I need to expand the Json object (column b) to multiple columns.
From this table,
| Column A | Column B |
|---|---|
| id1 | [{a:1,b:'letter1'}] |
| id2 | [{a:1,b:'letter2',c:3,d:4}] |
To this table,
| Column A | a | b | c | d |
|---|---|---|---|---|
| id1 | 1 | 2 | ||
| id2 | 1 | 2 | 3 | 4 |
I have tried transforming the dataframe from local and spark, but neither worked.
From the local, I extracted the kv in column B with multiple loops (this step was succussed).
But when I tried to turn the extracted kv (in dictionary structure) to dataframe, this error occurred: "ValueError: All arrays must be of the same length".

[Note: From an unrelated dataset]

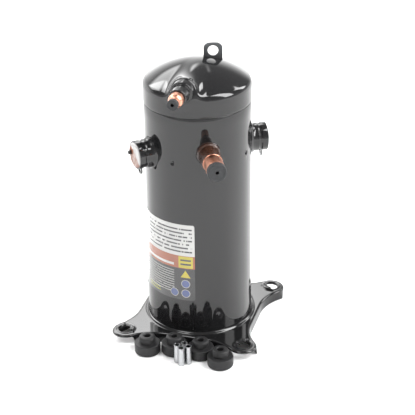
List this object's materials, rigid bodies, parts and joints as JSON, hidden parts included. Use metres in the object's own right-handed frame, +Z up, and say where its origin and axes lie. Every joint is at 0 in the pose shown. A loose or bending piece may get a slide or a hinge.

Because key c and key d from Json object are empty. So failed to do so.
Below answer was referred in this case.
Expand Dataframe containing JSON object into larger dataframe
From spark, I got type error (something like longtype and stringtype can't be regconized) when transformed the pandas dataframe to spark dataframe.
So, I transformed the pandas dataframe to string type df.astype(str), and I could transform it to spark dataframe.
def func(df):
spark = (
SparkSession.builder.appName("data")
.enableHiveSupport()
.getOrCreate()
)
df1 = spark.createDataFrame(df)
Now, when I tried to expand it ...
for i in df.columns:
if i == 'a_column':
# Since the rows became string instead of list.

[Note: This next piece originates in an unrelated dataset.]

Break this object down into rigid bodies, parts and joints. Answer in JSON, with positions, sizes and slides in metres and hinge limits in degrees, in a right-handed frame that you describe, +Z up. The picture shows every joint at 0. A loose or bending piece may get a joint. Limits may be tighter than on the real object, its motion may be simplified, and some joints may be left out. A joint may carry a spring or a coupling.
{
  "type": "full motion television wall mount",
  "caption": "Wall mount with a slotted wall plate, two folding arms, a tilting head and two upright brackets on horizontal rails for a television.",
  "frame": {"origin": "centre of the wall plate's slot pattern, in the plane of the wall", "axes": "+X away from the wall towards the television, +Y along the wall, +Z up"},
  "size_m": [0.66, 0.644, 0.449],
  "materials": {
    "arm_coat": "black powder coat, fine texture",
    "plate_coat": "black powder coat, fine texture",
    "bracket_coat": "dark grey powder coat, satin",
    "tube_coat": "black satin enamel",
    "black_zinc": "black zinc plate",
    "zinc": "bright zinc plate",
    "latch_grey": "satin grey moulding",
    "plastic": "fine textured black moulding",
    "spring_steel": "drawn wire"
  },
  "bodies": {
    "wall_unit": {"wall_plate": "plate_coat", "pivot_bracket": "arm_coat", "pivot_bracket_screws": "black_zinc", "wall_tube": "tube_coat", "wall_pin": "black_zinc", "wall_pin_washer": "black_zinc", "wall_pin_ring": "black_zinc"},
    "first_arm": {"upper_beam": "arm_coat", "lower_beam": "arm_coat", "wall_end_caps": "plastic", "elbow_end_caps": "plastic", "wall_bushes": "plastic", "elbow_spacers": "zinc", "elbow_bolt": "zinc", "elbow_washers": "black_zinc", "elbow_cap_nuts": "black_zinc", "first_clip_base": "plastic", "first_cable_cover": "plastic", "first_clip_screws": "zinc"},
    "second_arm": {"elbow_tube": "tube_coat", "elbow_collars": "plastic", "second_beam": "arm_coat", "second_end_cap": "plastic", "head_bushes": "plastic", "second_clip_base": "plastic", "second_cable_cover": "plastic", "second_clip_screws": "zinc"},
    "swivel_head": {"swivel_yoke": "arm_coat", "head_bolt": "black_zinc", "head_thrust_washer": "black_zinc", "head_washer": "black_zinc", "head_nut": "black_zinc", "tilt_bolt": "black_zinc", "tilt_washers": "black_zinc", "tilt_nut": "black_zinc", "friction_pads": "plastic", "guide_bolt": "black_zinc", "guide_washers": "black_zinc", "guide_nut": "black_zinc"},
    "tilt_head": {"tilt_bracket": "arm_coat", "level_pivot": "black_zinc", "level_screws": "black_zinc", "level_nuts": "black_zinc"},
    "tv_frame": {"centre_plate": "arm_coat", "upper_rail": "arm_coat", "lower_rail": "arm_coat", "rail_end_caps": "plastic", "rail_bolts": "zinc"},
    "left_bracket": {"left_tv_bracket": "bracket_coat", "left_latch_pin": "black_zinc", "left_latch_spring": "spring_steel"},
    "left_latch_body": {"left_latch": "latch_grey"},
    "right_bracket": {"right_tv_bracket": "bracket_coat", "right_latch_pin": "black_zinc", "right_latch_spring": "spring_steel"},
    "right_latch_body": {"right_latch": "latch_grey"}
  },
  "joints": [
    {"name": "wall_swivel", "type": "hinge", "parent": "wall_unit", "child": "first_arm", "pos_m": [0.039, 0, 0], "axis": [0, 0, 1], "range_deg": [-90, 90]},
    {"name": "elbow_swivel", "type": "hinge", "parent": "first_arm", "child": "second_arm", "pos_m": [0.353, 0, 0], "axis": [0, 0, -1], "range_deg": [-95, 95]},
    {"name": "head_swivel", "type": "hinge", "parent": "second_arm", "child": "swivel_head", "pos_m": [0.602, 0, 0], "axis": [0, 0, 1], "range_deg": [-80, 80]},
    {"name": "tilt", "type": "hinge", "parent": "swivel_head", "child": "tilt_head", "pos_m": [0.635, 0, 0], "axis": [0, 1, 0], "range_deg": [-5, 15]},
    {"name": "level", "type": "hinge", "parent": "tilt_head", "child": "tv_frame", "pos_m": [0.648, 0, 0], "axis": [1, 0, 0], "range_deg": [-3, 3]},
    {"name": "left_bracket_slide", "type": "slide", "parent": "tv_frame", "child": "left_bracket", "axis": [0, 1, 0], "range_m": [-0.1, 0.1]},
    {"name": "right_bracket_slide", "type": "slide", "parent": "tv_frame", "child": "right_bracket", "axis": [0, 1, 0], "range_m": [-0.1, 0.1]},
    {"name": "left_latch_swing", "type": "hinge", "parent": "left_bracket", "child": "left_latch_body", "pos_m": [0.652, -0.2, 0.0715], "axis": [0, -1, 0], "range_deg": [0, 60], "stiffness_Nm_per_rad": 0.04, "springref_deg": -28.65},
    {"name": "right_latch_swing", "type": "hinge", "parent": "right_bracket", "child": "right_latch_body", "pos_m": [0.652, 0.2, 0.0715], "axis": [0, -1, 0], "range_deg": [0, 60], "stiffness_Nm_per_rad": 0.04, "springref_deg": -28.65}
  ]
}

# I need to remove the first and last characters which are the [ and ].
# But I get error here: failed due to error Column is not iterable
df.withColumn(i,substring(i,2,length(i)))

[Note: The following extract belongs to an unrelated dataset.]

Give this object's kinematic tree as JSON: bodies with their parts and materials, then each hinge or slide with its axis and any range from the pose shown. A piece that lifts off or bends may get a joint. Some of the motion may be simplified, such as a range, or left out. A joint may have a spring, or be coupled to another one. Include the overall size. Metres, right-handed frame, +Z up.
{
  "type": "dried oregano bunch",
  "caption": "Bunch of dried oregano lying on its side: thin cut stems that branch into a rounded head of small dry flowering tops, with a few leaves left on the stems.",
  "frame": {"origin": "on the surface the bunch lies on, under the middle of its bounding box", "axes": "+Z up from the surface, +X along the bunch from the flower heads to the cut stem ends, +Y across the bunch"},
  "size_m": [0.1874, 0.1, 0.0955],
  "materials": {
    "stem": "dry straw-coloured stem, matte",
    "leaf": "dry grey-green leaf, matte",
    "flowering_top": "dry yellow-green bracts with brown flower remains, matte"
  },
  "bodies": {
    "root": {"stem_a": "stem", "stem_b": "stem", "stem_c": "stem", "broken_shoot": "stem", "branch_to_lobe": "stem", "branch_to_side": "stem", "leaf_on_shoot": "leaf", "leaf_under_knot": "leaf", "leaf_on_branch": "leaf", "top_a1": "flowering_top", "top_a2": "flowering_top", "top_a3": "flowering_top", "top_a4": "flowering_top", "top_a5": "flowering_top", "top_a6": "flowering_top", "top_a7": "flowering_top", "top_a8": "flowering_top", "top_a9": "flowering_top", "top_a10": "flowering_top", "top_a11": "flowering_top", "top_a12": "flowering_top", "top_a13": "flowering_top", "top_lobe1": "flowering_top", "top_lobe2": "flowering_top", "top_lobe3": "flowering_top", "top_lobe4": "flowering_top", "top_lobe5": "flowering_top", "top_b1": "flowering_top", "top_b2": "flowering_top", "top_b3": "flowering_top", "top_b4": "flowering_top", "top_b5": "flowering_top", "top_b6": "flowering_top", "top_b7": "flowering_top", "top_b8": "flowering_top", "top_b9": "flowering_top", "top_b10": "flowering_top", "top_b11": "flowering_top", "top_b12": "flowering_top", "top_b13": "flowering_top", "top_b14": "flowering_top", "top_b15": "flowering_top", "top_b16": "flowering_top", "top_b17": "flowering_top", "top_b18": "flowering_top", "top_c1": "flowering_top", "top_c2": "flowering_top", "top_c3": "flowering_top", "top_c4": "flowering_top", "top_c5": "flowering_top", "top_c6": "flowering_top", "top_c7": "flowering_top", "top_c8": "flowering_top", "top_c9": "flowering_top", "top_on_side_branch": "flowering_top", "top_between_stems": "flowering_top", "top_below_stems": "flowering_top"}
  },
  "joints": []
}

df.withColumn(i,substring(i,1,length(i)-1))
# transform each row (json string) to json object
# But I get error here: ValueError: 'json' is not in list ; AttributeError: json
# I assume the x.json means convert row to json obejct?
df = df.map(lambda x:x.json)
print(df.take(10))
Below answer was referred in this case. I can't hardcode the schemas as there are a lots of different JSON columns.
Pyspark: explode json in column to multiple columns
Pyspark: Parse a column of json strings
Someone please help. Could you show me how to do it from local and spark?
Every appreciate.